— start Exercise data —

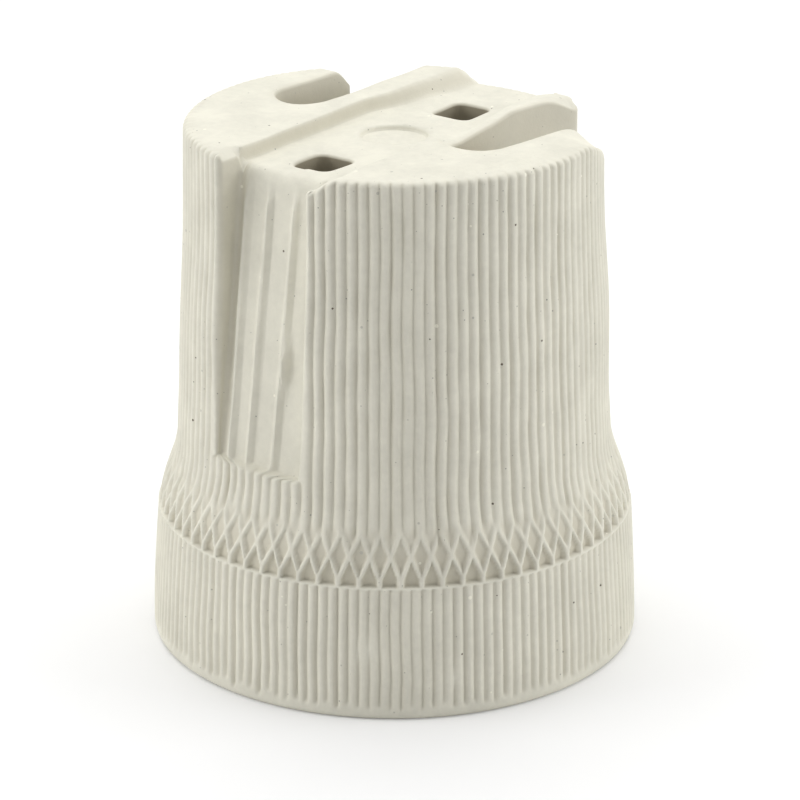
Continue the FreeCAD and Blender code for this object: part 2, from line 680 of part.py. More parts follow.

— end Exercise data —
— start Exercise data —

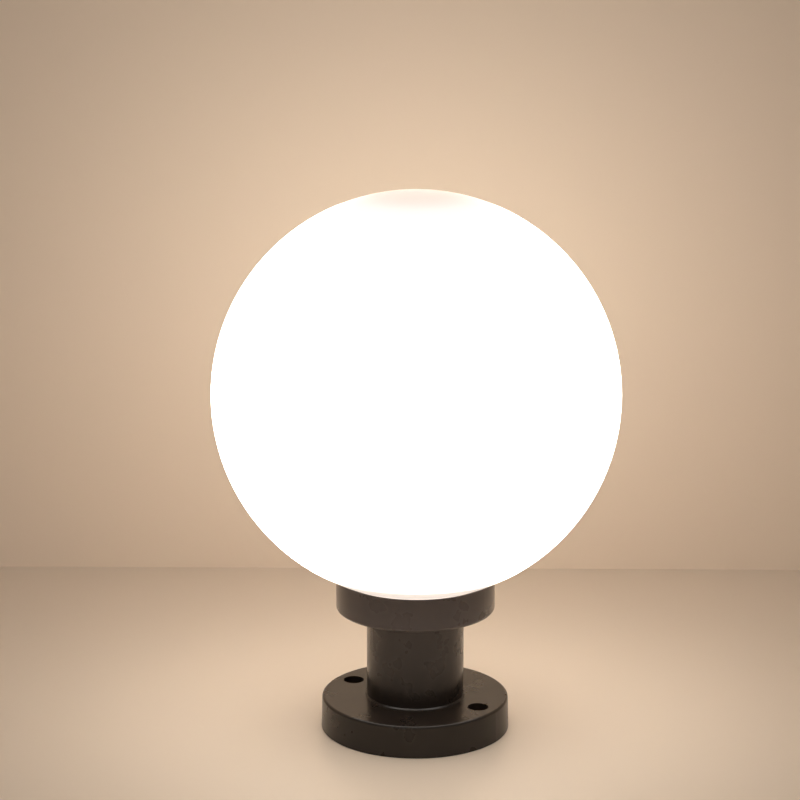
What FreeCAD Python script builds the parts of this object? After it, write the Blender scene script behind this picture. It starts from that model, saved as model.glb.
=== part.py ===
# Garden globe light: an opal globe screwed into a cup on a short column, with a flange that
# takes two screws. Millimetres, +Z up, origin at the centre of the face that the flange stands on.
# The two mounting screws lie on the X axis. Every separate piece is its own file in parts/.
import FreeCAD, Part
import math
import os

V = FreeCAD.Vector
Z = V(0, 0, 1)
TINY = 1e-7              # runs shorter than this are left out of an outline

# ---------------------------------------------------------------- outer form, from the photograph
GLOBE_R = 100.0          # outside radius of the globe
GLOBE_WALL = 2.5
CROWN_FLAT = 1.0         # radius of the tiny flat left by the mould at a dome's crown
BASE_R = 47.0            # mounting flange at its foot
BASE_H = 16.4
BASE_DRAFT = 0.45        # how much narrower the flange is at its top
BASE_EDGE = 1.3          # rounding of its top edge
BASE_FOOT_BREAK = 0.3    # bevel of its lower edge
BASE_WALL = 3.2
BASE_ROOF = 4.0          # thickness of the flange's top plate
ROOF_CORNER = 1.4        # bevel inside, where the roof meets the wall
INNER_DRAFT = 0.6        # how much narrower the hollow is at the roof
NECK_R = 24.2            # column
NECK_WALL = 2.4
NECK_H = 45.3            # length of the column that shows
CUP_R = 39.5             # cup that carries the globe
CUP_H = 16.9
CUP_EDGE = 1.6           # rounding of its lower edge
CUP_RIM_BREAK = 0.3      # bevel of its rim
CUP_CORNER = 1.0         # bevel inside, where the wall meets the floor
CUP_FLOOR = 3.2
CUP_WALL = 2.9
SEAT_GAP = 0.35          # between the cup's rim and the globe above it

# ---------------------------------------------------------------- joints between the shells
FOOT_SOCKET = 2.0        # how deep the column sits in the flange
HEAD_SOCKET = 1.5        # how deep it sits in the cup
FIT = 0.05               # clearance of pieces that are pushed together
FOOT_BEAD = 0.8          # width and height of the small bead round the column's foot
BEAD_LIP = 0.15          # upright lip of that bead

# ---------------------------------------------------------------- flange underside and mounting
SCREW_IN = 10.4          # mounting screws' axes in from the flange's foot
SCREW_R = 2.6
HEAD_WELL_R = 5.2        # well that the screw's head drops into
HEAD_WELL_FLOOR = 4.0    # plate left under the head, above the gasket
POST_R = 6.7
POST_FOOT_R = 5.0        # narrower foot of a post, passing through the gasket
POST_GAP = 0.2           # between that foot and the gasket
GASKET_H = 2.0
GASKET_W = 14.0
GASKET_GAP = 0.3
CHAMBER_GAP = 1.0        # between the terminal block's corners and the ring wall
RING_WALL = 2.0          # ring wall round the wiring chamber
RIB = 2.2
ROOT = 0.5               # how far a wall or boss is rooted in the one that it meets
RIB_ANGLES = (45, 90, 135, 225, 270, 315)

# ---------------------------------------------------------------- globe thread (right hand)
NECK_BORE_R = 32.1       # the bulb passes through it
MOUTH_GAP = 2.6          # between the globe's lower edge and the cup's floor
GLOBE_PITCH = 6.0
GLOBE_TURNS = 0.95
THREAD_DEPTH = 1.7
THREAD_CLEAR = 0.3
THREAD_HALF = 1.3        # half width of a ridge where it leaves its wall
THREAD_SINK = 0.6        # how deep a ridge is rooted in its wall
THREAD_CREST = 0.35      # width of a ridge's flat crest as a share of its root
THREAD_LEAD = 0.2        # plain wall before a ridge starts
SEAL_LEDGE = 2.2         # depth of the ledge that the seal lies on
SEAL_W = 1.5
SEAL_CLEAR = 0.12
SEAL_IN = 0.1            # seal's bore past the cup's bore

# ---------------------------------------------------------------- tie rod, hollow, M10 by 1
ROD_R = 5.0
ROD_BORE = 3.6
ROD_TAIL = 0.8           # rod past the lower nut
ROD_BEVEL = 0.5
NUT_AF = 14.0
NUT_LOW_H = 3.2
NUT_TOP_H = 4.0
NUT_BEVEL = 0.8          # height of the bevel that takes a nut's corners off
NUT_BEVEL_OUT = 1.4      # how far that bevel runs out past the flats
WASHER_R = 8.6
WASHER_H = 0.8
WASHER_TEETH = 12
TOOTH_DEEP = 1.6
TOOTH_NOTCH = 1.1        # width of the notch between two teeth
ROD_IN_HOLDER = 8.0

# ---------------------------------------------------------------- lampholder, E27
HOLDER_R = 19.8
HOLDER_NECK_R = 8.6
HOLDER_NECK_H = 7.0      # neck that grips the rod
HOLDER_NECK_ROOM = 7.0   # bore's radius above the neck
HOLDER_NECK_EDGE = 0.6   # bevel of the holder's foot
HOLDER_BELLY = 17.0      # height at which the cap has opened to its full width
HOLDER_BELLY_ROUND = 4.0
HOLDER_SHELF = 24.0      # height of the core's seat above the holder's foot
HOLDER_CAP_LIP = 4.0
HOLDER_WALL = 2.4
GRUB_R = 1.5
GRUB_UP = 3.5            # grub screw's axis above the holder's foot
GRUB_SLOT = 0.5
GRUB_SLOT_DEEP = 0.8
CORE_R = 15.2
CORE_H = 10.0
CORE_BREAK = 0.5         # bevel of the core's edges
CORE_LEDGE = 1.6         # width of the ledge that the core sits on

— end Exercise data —
— start Exercise data —

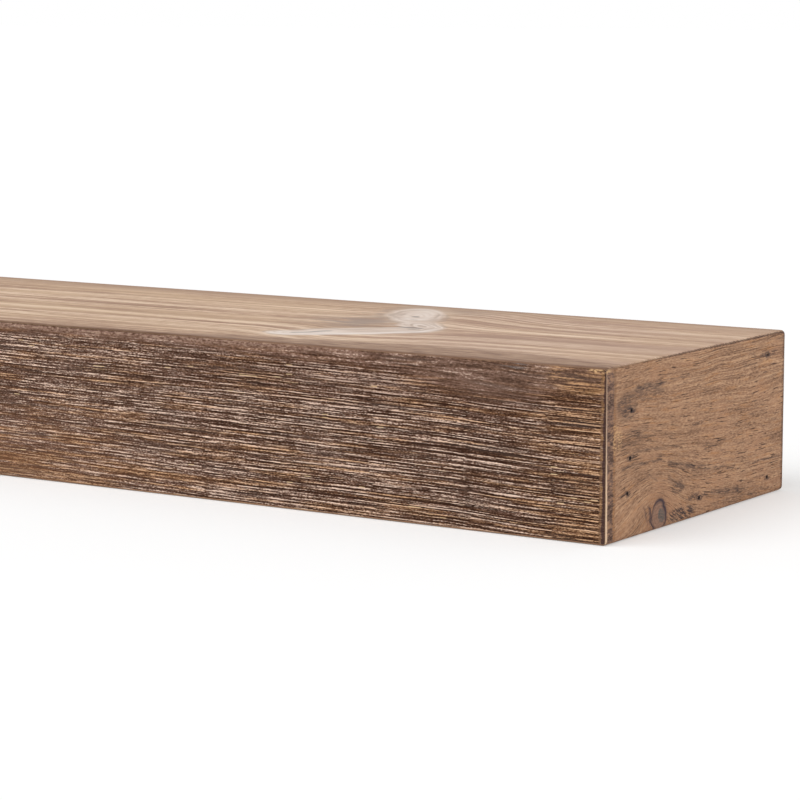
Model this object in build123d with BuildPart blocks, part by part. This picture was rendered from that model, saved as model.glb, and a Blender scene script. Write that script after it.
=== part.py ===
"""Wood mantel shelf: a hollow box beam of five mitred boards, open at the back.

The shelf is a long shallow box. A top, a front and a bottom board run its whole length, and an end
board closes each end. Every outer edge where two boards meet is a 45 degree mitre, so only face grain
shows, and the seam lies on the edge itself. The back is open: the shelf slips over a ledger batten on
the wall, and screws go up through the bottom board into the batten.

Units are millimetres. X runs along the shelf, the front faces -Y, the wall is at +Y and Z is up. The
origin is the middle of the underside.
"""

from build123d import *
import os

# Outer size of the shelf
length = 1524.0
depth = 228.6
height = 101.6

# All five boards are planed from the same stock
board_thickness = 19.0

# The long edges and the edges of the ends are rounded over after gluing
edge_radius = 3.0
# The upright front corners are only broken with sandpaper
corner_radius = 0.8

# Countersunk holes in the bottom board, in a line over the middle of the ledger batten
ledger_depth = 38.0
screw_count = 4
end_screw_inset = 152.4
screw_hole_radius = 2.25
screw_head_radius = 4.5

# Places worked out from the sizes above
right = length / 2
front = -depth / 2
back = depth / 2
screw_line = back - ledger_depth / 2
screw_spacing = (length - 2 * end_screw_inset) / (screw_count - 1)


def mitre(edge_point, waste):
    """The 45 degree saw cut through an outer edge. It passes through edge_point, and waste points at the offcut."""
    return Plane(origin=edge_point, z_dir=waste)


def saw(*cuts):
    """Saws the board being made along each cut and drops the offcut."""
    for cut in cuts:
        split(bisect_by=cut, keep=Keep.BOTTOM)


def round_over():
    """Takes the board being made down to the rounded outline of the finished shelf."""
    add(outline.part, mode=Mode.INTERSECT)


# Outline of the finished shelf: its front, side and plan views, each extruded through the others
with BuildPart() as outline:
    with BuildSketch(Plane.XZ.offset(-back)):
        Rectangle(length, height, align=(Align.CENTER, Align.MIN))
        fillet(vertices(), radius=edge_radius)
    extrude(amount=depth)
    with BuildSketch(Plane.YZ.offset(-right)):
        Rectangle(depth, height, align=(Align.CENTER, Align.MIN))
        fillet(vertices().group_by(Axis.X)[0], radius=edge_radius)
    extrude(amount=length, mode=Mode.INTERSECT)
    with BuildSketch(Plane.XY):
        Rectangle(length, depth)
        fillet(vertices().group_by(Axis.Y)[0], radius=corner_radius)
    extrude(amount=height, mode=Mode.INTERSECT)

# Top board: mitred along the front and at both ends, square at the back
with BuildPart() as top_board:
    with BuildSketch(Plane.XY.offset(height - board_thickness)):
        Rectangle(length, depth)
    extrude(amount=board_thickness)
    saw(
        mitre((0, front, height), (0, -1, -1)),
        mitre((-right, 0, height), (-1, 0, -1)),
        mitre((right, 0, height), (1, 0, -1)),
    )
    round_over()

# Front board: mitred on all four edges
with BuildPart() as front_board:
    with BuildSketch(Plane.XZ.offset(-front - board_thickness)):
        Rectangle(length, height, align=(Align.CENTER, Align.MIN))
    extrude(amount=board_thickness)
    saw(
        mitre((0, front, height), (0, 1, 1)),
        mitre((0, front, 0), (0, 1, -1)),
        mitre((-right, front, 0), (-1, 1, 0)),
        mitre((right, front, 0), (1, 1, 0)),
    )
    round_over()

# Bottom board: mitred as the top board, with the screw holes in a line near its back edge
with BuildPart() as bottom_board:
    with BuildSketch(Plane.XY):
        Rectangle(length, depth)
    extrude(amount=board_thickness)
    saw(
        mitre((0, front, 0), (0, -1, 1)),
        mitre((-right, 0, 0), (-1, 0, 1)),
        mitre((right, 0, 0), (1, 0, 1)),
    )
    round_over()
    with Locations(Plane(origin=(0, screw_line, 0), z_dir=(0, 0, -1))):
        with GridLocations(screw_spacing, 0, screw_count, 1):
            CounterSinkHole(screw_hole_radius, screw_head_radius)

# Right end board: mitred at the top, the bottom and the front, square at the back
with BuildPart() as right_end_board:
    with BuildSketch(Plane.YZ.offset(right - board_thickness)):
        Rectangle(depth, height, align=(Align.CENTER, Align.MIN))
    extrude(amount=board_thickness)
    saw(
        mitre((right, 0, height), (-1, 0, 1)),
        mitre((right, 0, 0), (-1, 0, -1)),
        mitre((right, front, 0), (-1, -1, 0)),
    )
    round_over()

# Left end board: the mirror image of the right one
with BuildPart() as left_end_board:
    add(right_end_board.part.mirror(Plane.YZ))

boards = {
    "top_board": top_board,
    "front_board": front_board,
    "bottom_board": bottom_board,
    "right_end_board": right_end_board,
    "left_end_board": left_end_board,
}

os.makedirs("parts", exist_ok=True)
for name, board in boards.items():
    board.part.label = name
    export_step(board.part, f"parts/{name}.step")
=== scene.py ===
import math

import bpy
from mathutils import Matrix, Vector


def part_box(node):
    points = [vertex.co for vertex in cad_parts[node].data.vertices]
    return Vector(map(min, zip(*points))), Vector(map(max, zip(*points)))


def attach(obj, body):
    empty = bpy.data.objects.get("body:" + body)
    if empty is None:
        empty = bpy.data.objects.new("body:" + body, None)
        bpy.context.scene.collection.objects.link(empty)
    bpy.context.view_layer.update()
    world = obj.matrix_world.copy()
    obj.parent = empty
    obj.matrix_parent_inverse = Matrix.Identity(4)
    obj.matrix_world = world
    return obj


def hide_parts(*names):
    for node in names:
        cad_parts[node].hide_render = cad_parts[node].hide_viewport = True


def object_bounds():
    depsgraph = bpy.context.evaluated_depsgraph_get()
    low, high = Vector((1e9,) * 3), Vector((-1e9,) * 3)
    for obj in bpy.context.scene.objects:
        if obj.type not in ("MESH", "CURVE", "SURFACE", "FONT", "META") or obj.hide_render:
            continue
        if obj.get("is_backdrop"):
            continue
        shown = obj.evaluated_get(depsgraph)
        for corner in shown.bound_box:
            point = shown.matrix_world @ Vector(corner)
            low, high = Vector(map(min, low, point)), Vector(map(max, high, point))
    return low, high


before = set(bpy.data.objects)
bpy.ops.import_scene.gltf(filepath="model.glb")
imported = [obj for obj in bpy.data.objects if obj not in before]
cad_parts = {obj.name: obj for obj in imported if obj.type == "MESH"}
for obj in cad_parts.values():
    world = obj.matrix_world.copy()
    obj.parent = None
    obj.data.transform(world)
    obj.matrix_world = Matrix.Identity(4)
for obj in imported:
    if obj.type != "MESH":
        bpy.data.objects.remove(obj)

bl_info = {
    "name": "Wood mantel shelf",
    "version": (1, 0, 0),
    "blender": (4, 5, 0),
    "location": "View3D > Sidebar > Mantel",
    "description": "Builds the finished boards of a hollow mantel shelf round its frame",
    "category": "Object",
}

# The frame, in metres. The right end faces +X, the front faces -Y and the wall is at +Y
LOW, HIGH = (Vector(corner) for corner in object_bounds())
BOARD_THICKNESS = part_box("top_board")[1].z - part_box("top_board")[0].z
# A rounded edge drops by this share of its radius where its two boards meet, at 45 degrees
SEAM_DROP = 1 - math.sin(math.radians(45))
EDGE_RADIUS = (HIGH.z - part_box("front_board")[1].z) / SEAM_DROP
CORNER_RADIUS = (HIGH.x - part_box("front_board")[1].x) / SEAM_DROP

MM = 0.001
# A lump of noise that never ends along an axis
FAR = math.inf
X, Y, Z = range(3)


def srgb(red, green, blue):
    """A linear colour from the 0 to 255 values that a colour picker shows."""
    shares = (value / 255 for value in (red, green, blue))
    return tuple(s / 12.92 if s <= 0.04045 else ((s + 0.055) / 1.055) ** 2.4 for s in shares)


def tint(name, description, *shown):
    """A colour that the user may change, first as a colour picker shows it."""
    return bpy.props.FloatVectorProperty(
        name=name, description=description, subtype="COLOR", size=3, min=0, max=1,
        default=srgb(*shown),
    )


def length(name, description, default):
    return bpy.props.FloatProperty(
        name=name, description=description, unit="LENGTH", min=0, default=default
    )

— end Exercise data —

● Exercise
In the listing above, locate the line containing "for name, board" and the line containing "cad_parts[node].hide_render = cad_parts[node].hide_viewport", then transcribe both and every line between them verbatim.

● Written solution
for name, board in boards.items():
    board.part.label = name
    export_step(board.part, f"parts/{name}.step")
=== scene.py ===
import math

import bpy
from mathutils import Matrix, Vector


def part_box(node):
    points = [vertex.co for vertex in cad_parts[node].data.vertices]
    return Vector(map(min, zip(*points))), Vector(map(max, zip(*points)))


def attach(obj, body):
    empty = bpy.data.objects.get("body:" + body)
    if empty is None:
        empty = bpy.data.objects.new("body:" + body, None)
        bpy.context.scene.collection.objects.link(empty)
    bpy.context.view_layer.update()
    world = obj.matrix_world.copy()
    obj.parent = empty
    obj.matrix_parent_inverse = Matrix.Identity(4)
    obj.matrix_world = world
    return obj


def hide_parts(*names):
    for node in names:
        cad_parts[node].hide_render = cad_parts[node].hide_viewport = True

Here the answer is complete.